We pray for the world, for places where despair is great and where your creation groans in pain. We especially pray for Israel and Palestine; for those killed and injured in the attacks by Hamas and by those killed and injured by rockets from Israel into Gaza. We think of all on both sides whose homes are destroyed or who have had to move. We pray for all those who have worked for peace and reconciliation who are struggling with issues of trust and hope.
We pray for the leaders of the world to act with integrity and seek a solution.
We recognise that there is conflict in many other places in the world, such as Yemen, Iraq, Ethiopia and ask that your peace and healing come to these and other places, where we can see that they are all children of God, all valid, equal and worthy of love, compassion and understanding.
We pray for the Church, here today and across the world. We are able to worship openly, to read Scripture. Help us never to be ashamed of our faith and to have the desire to deepen our discipleship. Help us remember that we have siblings in faith around the world who are persecuted or being tortured, imprisoned and killed for their faith in you. We pray for them, acknowledge their bravery and thank you for their devotion to you. Give us the strength to be like them, to step out in faith boldly and to work to deepen our discipleship and understanding of you so that we can better serve you in the world.

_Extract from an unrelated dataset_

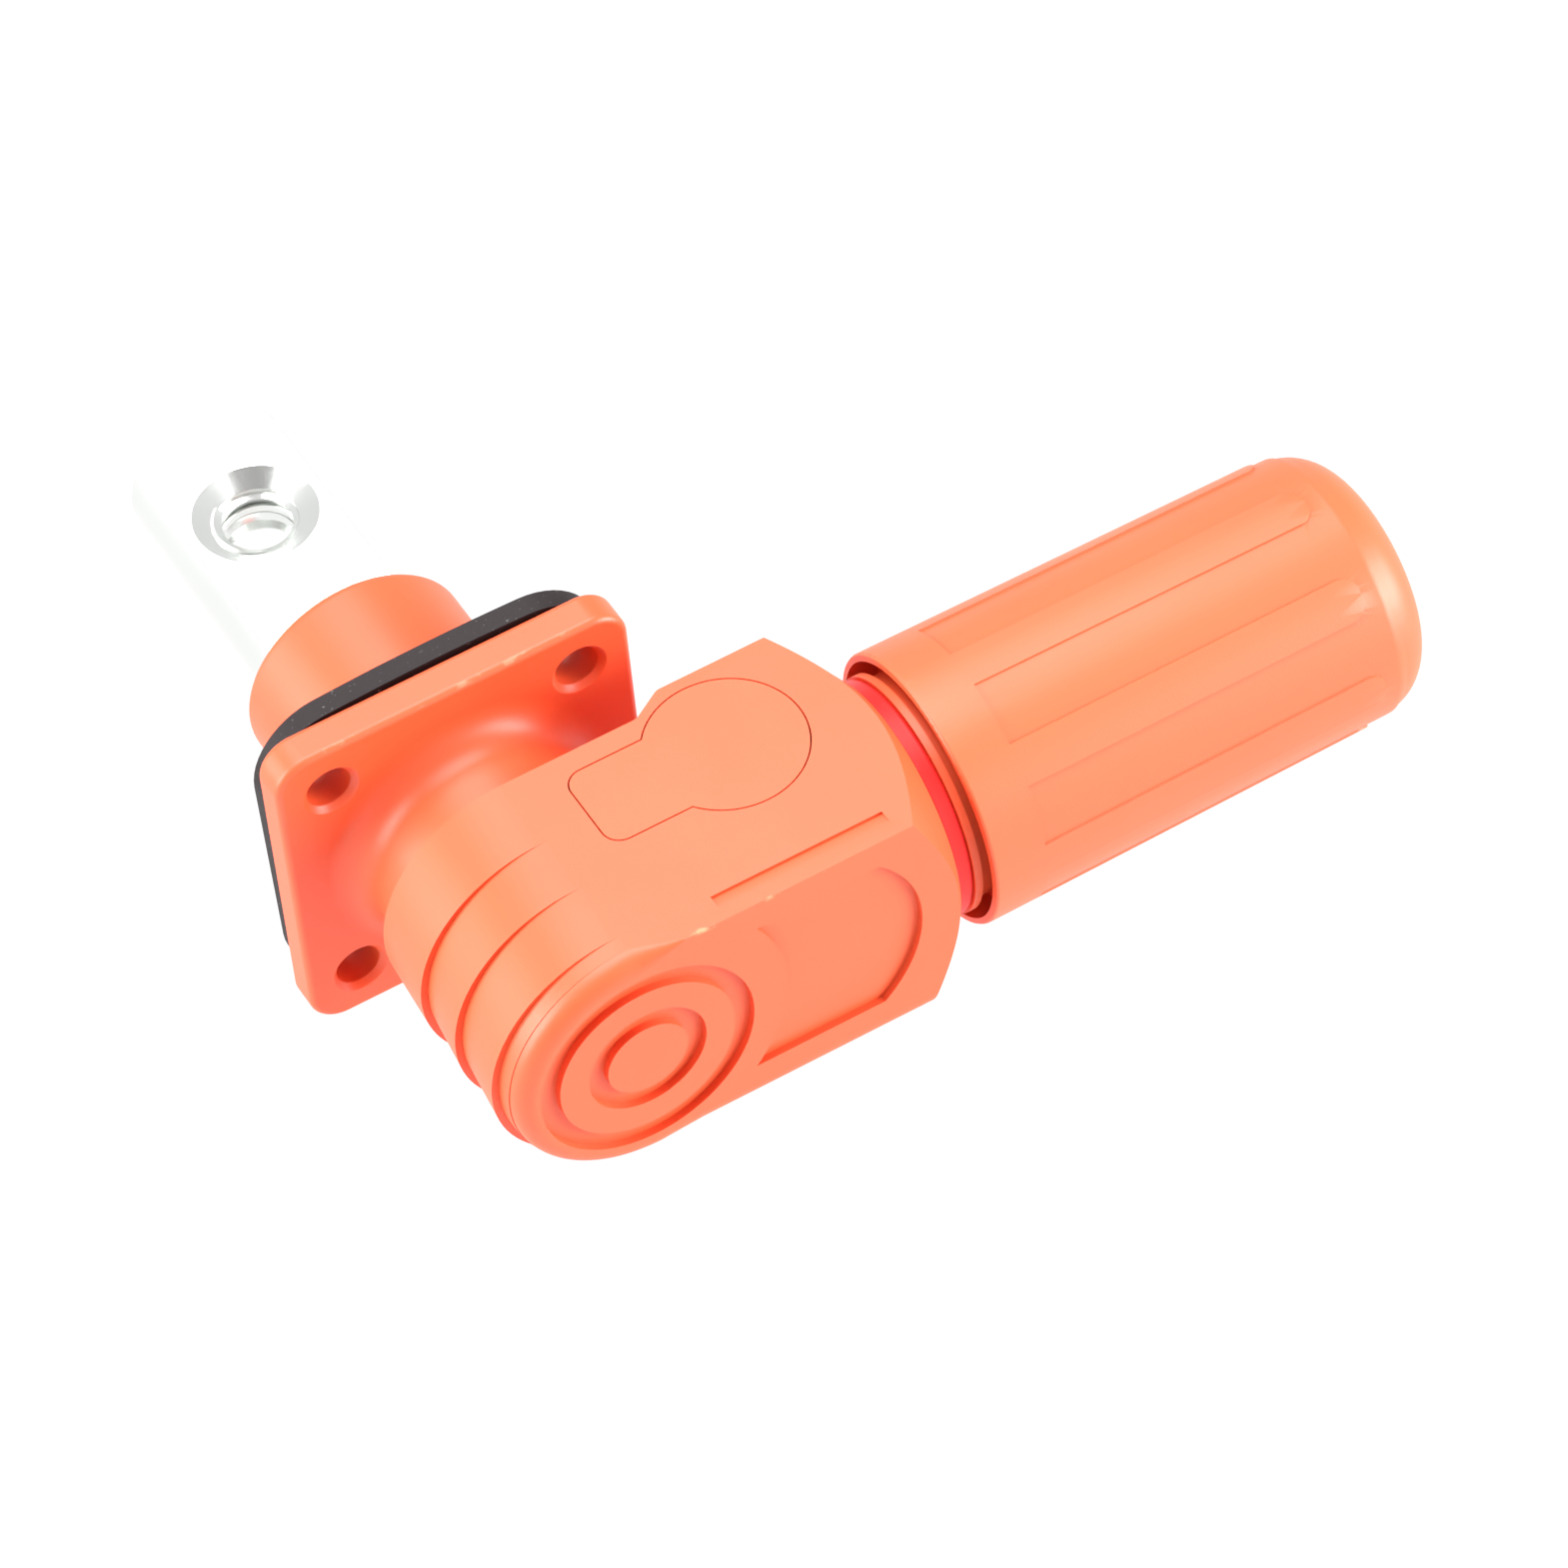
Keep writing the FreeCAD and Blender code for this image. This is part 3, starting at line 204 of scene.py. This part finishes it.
def vary_gloss(tree, share, smooth, rough, shader):
    """Lets a pattern carry the shader's roughness from one value to another."""
    gloss = tree.nodes.new("ShaderNodeMapRange")
    gloss.inputs["To Min"].default_value = smooth
    gloss.inputs["To Max"].default_value = rough
    tree.links.new(share, gloss.inputs["Value"])
    tree.links.new(gloss.outputs["Result"], shader.inputs["Roughness"])


def relief(tree, height, strength, depth, shader):
    """Lets a pattern stand out of the surface by a fine depth."""
    bump = tree.nodes.new("ShaderNodeBump")
    bump.inputs["Strength"].default_value = strength
    bump.inputs["Distance"].default_value = depth
    tree.links.new(height, bump.inputs["Height"])
    tree.links.new(bump.outputs["Normal"], shader.inputs["Normal"])


def moulded_plastic(name, colour, shade, roughness, grain):
    """Satin moulded plastic: a fine grain in the bump, and slow clouds of gloss and colour."""
    material, tree, shader, place = new_finish(name)
    shader.inputs["IOR"].default_value = 1.5
    clouds = noise(tree, place, 90, 4)
    vary_colour(tree, clouds, colour, shade, shader)
    vary_gloss(tree, clouds, roughness - 0.05, roughness + 0.06, shader)
    relief(tree, noise(tree, place, 6000, 2), grain, 0.00004, shader)
    return material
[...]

God of comfort and compassion,
We pray for all those who are struggling this autumn, whatever the reason. We remember before you those facing illness or waiting for treatment,…
those who worry about winter expenses or finding shelter,… those who are grieving the loss of someone close,… and those whose mental health is under pressure these days… Awaken us to the needs of those at risk in our communities and help us respond with your comfort and compassion
Hymn 167 – Guide me , O thou great Jehovah
Walk in the presence of God this week, watching for signs of God’s Spirit at work around you.
And so may God bless you and keep you;
God be kind and gracious to you;
may God look upon you with favour
and bring you joy and peace, now and forevermore.